Zelenskyy, who has invited the Holy Father to Kyiv several times, sought Pope Francis’ support for a 10-point peace plan Ukraine unveiled at the G20 summit in November 2022, prioritizing the complete withdrawal of Russian forces from Ukraine’s internationally recognized territory; the release of all Ukrainians held captive or deported by Russia, including close to 19,400 children; food and energy security; nuclear safety amid Russian occupation of Ukraine’s Zaporizhzhia Nuclear Power Plant, the largest nuclear plant in Europe; a tribunal for the approximately 80,000 war crimes committed by Russia since February 2022; and remediation for Russia’s profound environmental damage to Ukraine due to air, soil and water contamination from munitions, as well as the loss of more than six million domestic animals.
Archbishop Gudziak told OSV News that in Zelenskyy, the pope “met a leader who represented not only the pain of suffering (Ukrainians), but the paschal promise of the Way of the Cross.”
Pope Francis, who has “incessantly called on the world to pray for martyred Ukraine … is a person who listens, hears and responds to authentic encounter,” said the archbishop. “My sense is precisely that happened.”
But some Ukrainian Catholics told OSV News they are concerned Pope Francis and Zelenskyy may not share the same vision for achieving peace.
“One cannot help but be joyful at some of what so far has been disclosed about President Zelenskyy’s visit with Pope Francis,” Eugene Luciw, president of the Ukrainian Congress Committee of America’s Philadelphia chapter and a member of Presentation of Our Lord Ukrainian Catholic Church in Lansdale, Pennsylvania. “And yet, one cannot help but be disappointed and concerned.”
“The visit of President Zelenskyy with Pope Francis is indeed momentous,” said Nicholas Rudnytzky, professor of history and dean of academic services at Manor College in Jenkintown, Pennsylvania, a school with deep roots in the Ukrainian-American community. “I pray the Holy Father comes to see the situation for what it is, and not for what he hopes it can be.”
Luciw said the pope’s “ongoing failure to take a firm stance against Russian aggression” suggests his peace plan and mission for peace “do not align themselves with the very appropriate demands and expectations of Ukraine’s government and people.”
“The pope’s call for the return of the innocent kidnapped Ukrainian children could have been much, much stronger,” he said, adding that Pope Francis did not “acquiesce to President Zelenskyy’s very appropriate request that he condemn Russia’s war crimes.”
Rudnytzky said Pope Francis’ hopes for ongoing ecumenical dialogue with the Russian Orthodox Church — which under Patriarch Kirill has vigorously endorsed Russia’s war on Ukraine — may underlie such reticence.
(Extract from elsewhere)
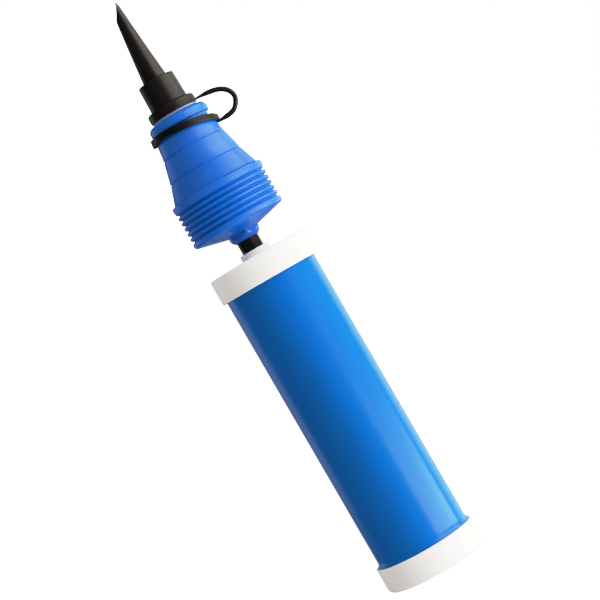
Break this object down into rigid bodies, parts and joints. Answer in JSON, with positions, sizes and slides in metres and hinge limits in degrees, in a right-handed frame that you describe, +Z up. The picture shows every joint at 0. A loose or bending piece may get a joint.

“I fear that Pope Francis, like many of his predecessors, still strives for bringing the Russian Orthodox Church into the Catholic world. Indeed, the Ukrainian Greek Catholic Church, in union with Rome since the end of the 16th century (largely in rejection of Moscow’s messianic expansion in those days) has always felt the pressure of being the sacrificial lamb in any such union,” said Rudnytzky.
Such aspirations can lead to a “false equivalency” between Russia, which is waging a war of aggression, and Ukraine, which is fighting a defensive war against a genocide that has centuries of precedent, said Rudnytzky.
Yet “for the past year, the Moscow Patriarchate under Kirill has shown itself to be not just a puppet doing Putin’s bidding, but a willing partner seeking to extend its own influence and profits at the expense of Ukrainian lives,” he said. “The world’s spiritual leaders must unequivocally condemn anyone who supports the barbarism unfolding before us.”
Luciw added the lack of such an unequivocal condemnation from Rome could “turn a tense relationship with the pontiff into a massive rift between the Holy See and the Ukrainian people, in Ukraine and throughout the worldwide diaspora.”
Both Luciw and Rudnytzky told OSV News they are drawing on their faith amid their concerns.
“I pray that the divine wisdom, truth and guidance of the Holy Spirit will prevail and preserve peace in our universal church,” said Luciw.